When one embraces the idea of “Go Add Value,” the mindset is oriented to:

  • Being thoughtful ahead of time about what might be needed to help bring the whole group closer to the outcome
  • Proactively offering ideas, and acting on them
  • Places the burden on oneself to do the work.

It is surely much easier to get coffee for people than to do the work required in the Go Add Value column. That kind of engagement means you have to prepare ideas ahead of time, and communicate them, and this takes practice. No one is spared from having to do the work. 
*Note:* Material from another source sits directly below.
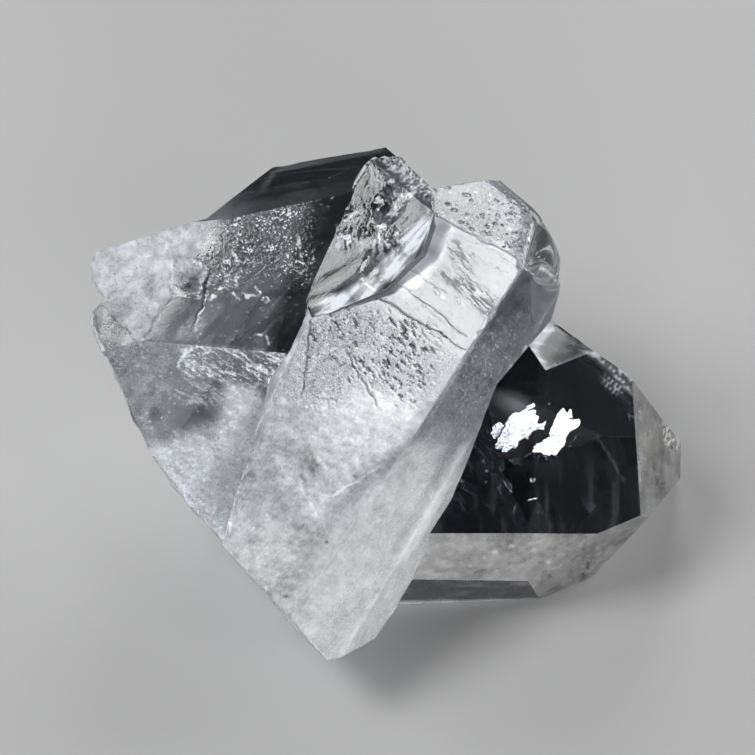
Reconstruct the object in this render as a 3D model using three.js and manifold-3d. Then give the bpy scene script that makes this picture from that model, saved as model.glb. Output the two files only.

If, like I did, you are summoning your steely determination to figure it out, be forewarned, the shift is not easy or straightforward, and is constantly fraught with ambiguity. You make yourself vulnerable. After all, what if Scott didn’t like my ideas? What if my outputs drew criticism from customers? Here, I had to embrace a different way of working – instead of trying to magically come up with “answers” all by myself, without any iteration or input, I realized I could choose between one big colossal failure, or a series of fast, small missteps that can be corrected and collaborated to produce success. It’s humbling. And amazing.

Maybe you are reading this and asking, “this is great and all, but how do I get others to see their gaps?”

Unfortunately, I don’t have the answer for how you get someone to “see” their mindset based on stories or sermons. The things that I learned, I was told many times, but didn’t understand it until I lived it, with customers. It therefore follows that the closer you can get yourself or your team to customers, the more you will close the gap.

This is just a start to a view of what it means to add value in the modern workplace. Adding value means engaging and being a leader, regardless of “stature.” It means putting yourself out there and sometimes looking stupid, until you don’t look stupid anymore. If you get as close as you can to customers, and always ask yourself how you can do something more to “add value” toward an outcome, I believe you will, eventually and amazingly, be able to just Go Add Value.